[START OF SUPPLIED INFORMATION]

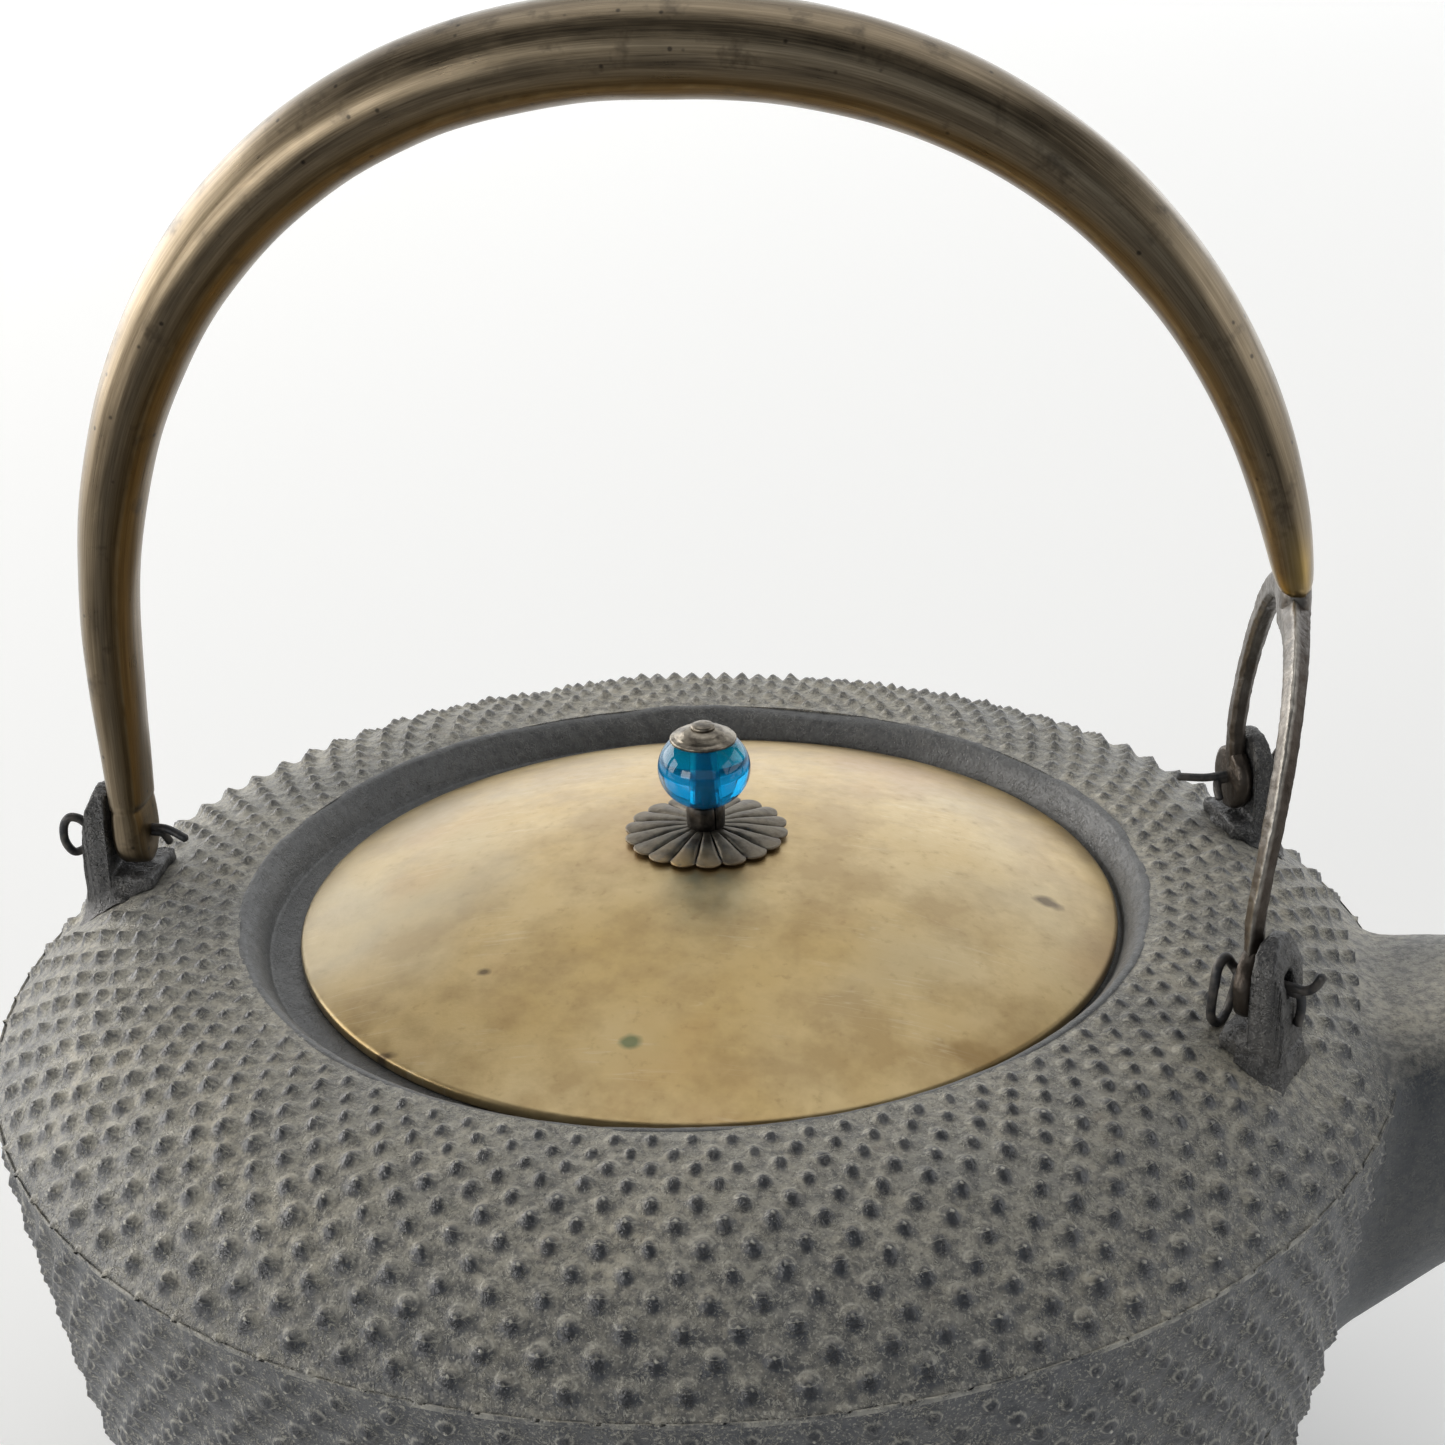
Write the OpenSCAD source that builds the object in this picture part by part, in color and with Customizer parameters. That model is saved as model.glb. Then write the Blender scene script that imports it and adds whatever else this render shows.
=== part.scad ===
// Cast iron kettle with a hobnailed body, a brass lid and a three-legged bail handle.
// The origin is the centre of the flat base. +X points to the spout, +Z is up.

/* [Kettle body] */
// Height of the mouth rim above the base
body_h = 88; // [80:1:100]
// Radius of the body at the parting ridge
ridge_r = 81.4; // [78:0.5:86]
// Radius of the flat base
base_r = 49; // [44:1:56]
// Wall thickness of the casting
body_wall = 3; // [2.5:0.25:3.5]
// Thickness of the floor
floor_t = 4; // [3:0.5:6]
// How far the shoulder falls from the rim to the ridge
shoulder_drop = 13.1; // [11:0.5:16]
// How late the shoulder turns down, 2 is a parabola
shoulder_power = 2.7; // [2.2:0.1:3.2]
// How much the side draws in evenly between the ridge and the base
side_taper = 12; // [8:1:16]
// How late the side turns in to the base
side_power = 6; // [4:0.5:8]
// How far the parting ridge stands out
ridge_proud = 0.5; // [0.3:0.1:0.9]
// Height of the parting ridge
ridge_h = 1.4; // [1:0.1:2]

/* [Hobnails] */
// Number of hobnails in one ring of the casting
nub_count = 45; // [30:1:60]
// Height of a hobnail
nub_h = 1; // [0.6:0.1:1.4]
// Radius of a hobnail's foot
nub_r = 1.4; // [1:0.1:1.8]
// Distance of the first ring from the mouth's crest
nub_first = 4.6; // [4:0.1:6]
// Distance between two rings on the shoulder
nub_step = 5.2; // [4:0.1:7]
// Distance of the first row below the ridge
nub_side_first = 5.2; // [4:0.1:7]
// Distance between two rows on the side
nub_side_step = 8; // [6:0.1:10]

/* [Mouth] */
// Radius of the crest of the mouth rim
rim_r = 52.3; // [51.5:0.1:53.5]
// Depth of the lid seat below the crest
seat_drop = 3.9; // [3.5:0.1:5]
// How far the funnel draws in from the crest to the lid seat
funnel_in = 2.8; // [2.4:0.1:3.2]
// Width of the ledge between the funnel's foot and the opening
seat_w = 6.2; // [5.6:0.1:7]
// Thickness of the ledge that carries the lid
ledge_t = 3.4; // [3:0.1:4.5]

/* [Spout] */
// Radius of the tip of the spout from the kettle's axis
spout_reach = 127; // [118:1:132]
// Height of the spout's lip above the mouth rim
spout_lip_up = 3.5; // [2:0.5:6]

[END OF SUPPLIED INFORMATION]

*CHALLENGE:*
Emit, unaltered, the lines from the top of the listing down through the line that holds "nub_side_step = 8; // [6:0.1:10]"; emit nothing else.

*ANSWER TO THE TASK:*
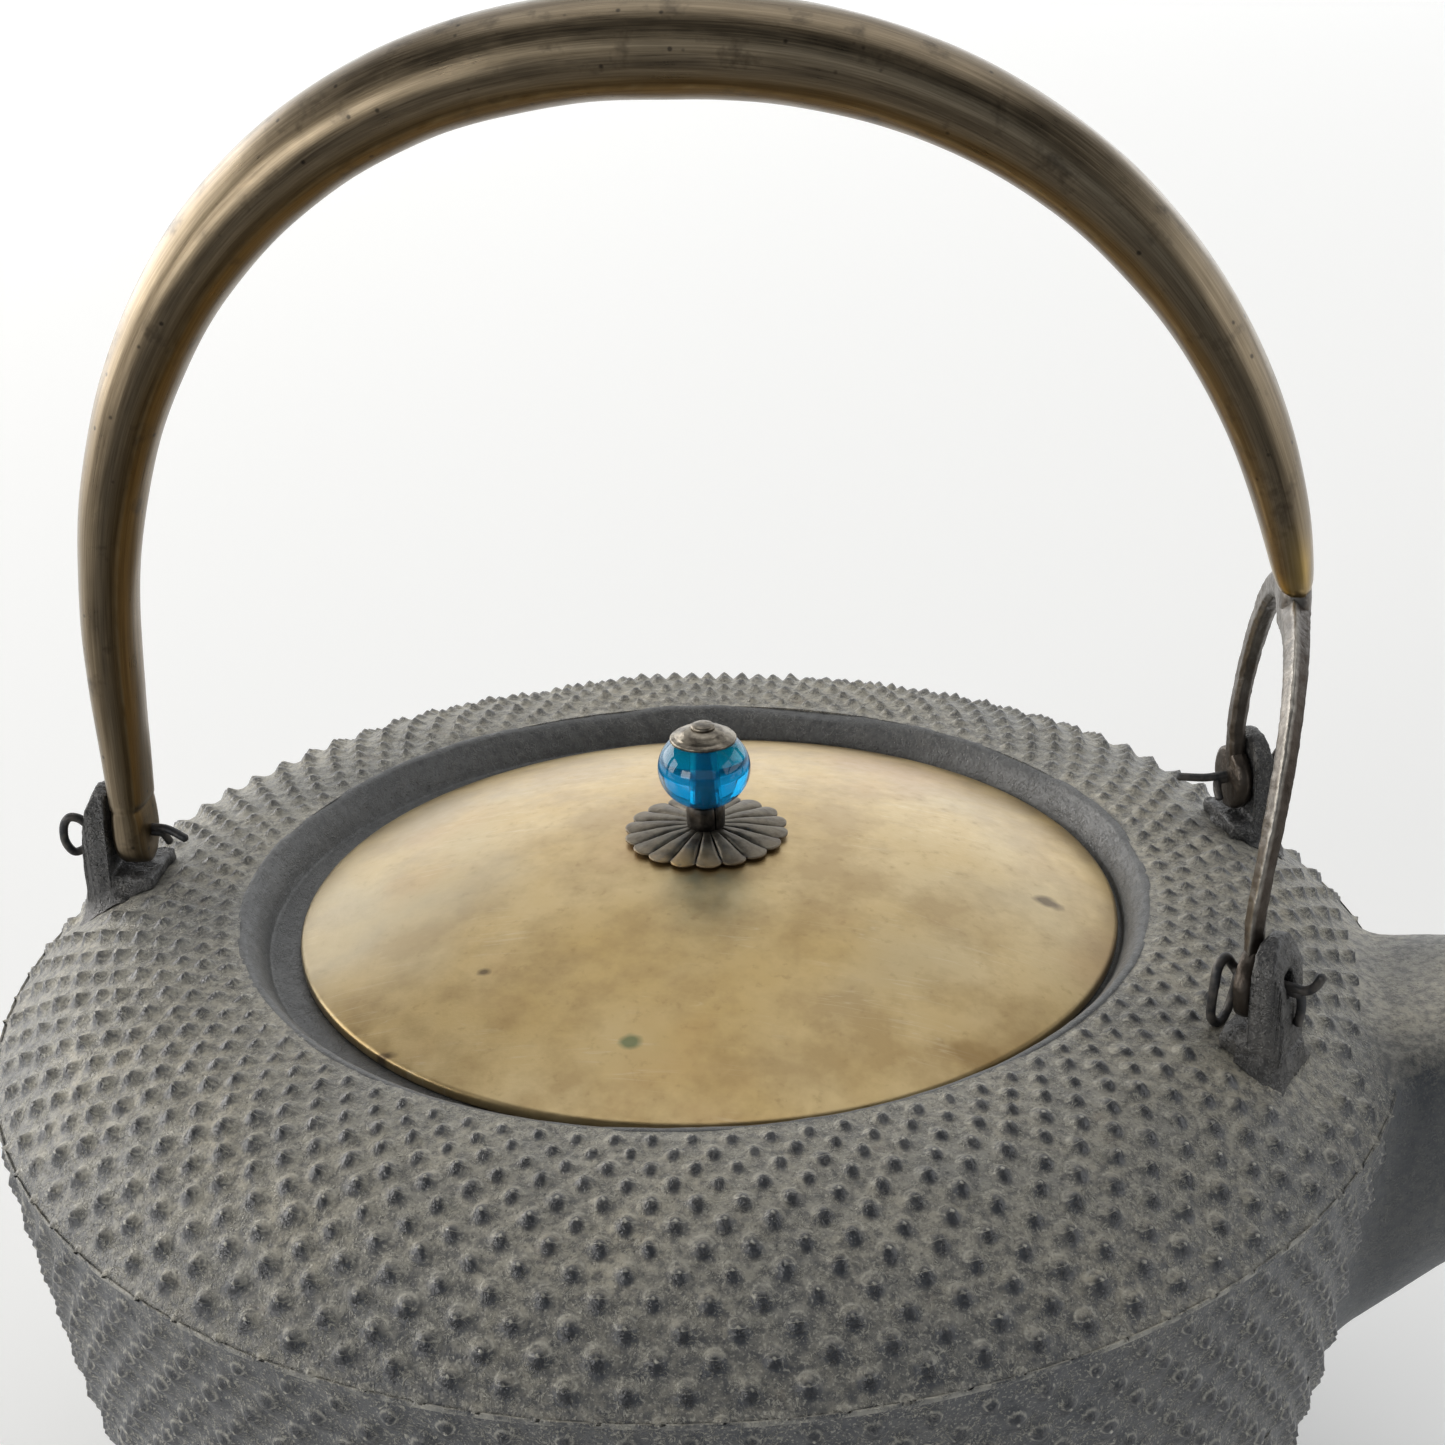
Write the OpenSCAD source that builds the object in this picture part by part, in color and with Customizer parameters. That model is saved as model.glb. Then write the Blender scene script that imports it and adds whatever else this render shows.
=== part.scad ===
// Cast iron kettle with a hobnailed body, a brass lid and a three-legged bail handle.
// The origin is the centre of the flat base. +X points to the spout, +Z is up.

/* [Kettle body] */
// Height of the mouth rim above the base
body_h = 88; // [80:1:100]
// Radius of the body at the parting ridge
ridge_r = 81.4; // [78:0.5:86]
// Radius of the flat base
base_r = 49; // [44:1:56]
// Wall thickness of the casting
body_wall = 3; // [2.5:0.25:3.5]
// Thickness of the floor
floor_t = 4; // [3:0.5:6]
// How far the shoulder falls from the rim to the ridge
shoulder_drop = 13.1; // [11:0.5:16]
// How late the shoulder turns down, 2 is a parabola
shoulder_power = 2.7; // [2.2:0.1:3.2]
// How much the side draws in evenly between the ridge and the base
side_taper = 12; // [8:1:16]
// How late the side turns in to the base
side_power = 6; // [4:0.5:8]
// How far the parting ridge stands out
ridge_proud = 0.5; // [0.3:0.1:0.9]
// Height of the parting ridge
ridge_h = 1.4; // [1:0.1:2]

/* [Hobnails] */
// Number of hobnails in one ring of the casting
nub_count = 45; // [30:1:60]
// Height of a hobnail
nub_h = 1; // [0.6:0.1:1.4]
// Radius of a hobnail's foot
nub_r = 1.4; // [1:0.1:1.8]
// Distance of the first ring from the mouth's crest
nub_first = 4.6; // [4:0.1:6]
// Distance between two rings on the shoulder
nub_step = 5.2; // [4:0.1:7]
// Distance of the first row below the ridge
nub_side_first = 5.2; // [4:0.1:7]
// Distance between two rows on the side
nub_side_step = 8; // [6:0.1:10]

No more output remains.